■ Stated problem
Can the data below be set down again exactly, line for line?
►
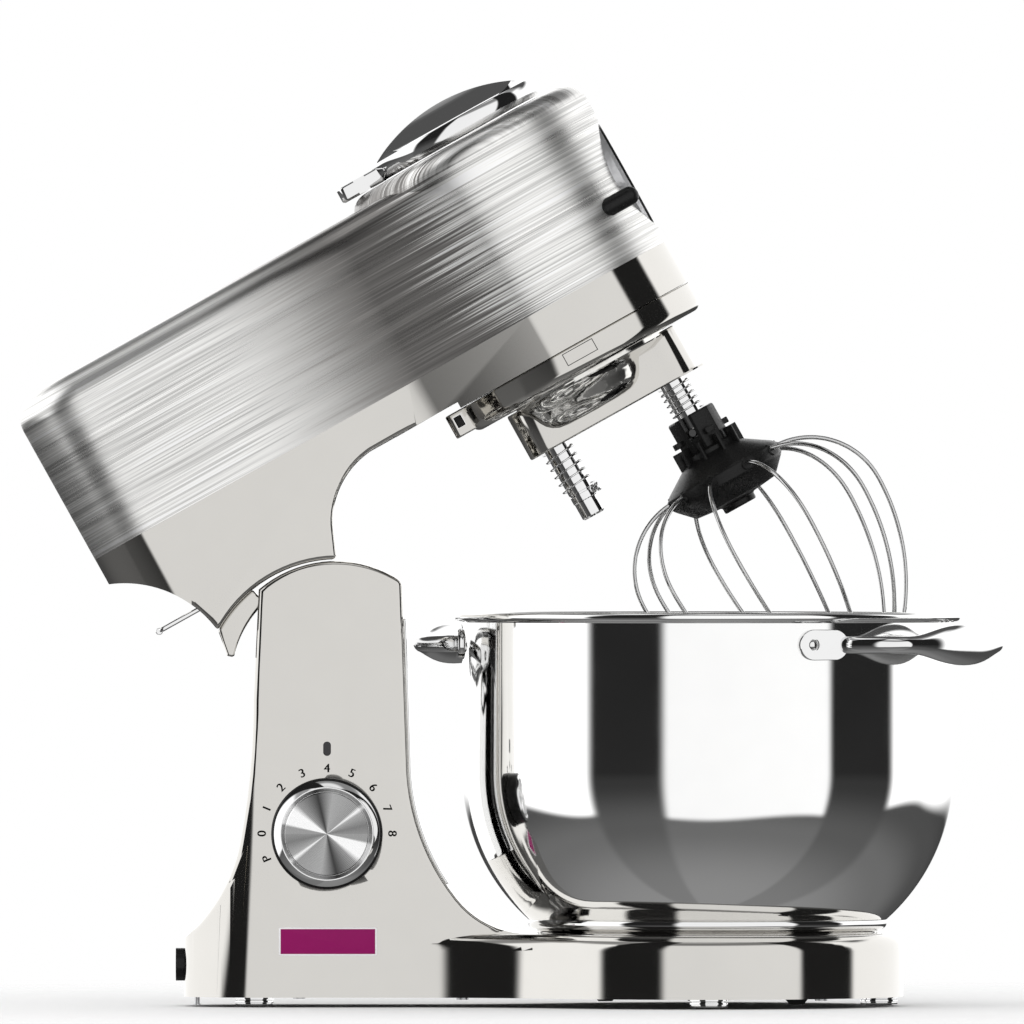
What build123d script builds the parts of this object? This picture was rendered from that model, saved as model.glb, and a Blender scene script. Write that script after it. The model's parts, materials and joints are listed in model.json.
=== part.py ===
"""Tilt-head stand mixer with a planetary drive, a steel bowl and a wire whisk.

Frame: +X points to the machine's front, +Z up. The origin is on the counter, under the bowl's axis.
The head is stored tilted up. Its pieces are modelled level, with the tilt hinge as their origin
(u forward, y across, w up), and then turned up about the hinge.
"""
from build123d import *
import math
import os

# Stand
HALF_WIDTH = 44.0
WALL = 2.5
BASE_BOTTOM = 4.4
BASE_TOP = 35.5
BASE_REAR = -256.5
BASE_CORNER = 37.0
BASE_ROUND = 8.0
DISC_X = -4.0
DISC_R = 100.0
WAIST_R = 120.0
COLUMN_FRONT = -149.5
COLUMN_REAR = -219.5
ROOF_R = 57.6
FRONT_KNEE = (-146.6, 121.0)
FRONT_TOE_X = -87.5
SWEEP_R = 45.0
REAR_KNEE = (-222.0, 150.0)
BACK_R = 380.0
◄
■ Answer for this exercise
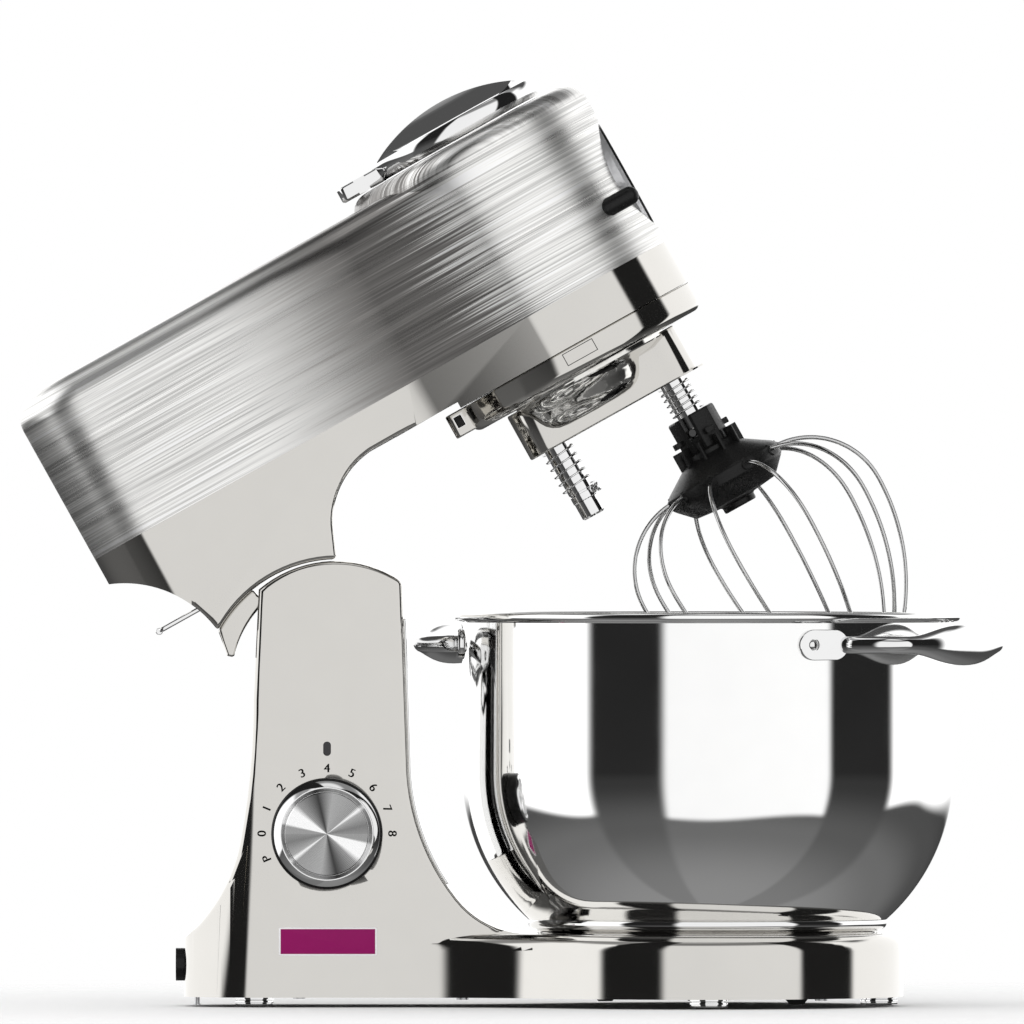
What build123d script builds the parts of this object? This picture was rendered from that model, saved as model.glb, and a Blender scene script. Write that script after it. The model's parts, materials and joints are listed in model.json.
=== part.py ===
"""Tilt-head stand mixer with a planetary drive, a steel bowl and a wire whisk.

Frame: +X points to the machine's front, +Z up. The origin is on the counter, under the bowl's axis.
The head is stored tilted up. Its pieces are modelled level, with the tilt hinge as their origin
(u forward, y across, w up), and then turned up about the hinge.
"""
from build123d import *
import math
import os

# Stand
HALF_WIDTH = 44.0
WALL = 2.5
BASE_BOTTOM = 4.4
BASE_TOP = 35.5
BASE_REAR = -256.5
BASE_CORNER = 37.0
BASE_ROUND = 8.0
DISC_X = -4.0
DISC_R = 100.0
WAIST_R = 120.0
COLUMN_FRONT = -149.5
COLUMN_REAR = -219.5
ROOF_R = 57.6
FRONT_KNEE = (-146.6, 121.0)
FRONT_TOE_X = -87.5
SWEEP_R = 45.0
REAR_KNEE = (-222.0, 150.0)
BACK_R = 380.0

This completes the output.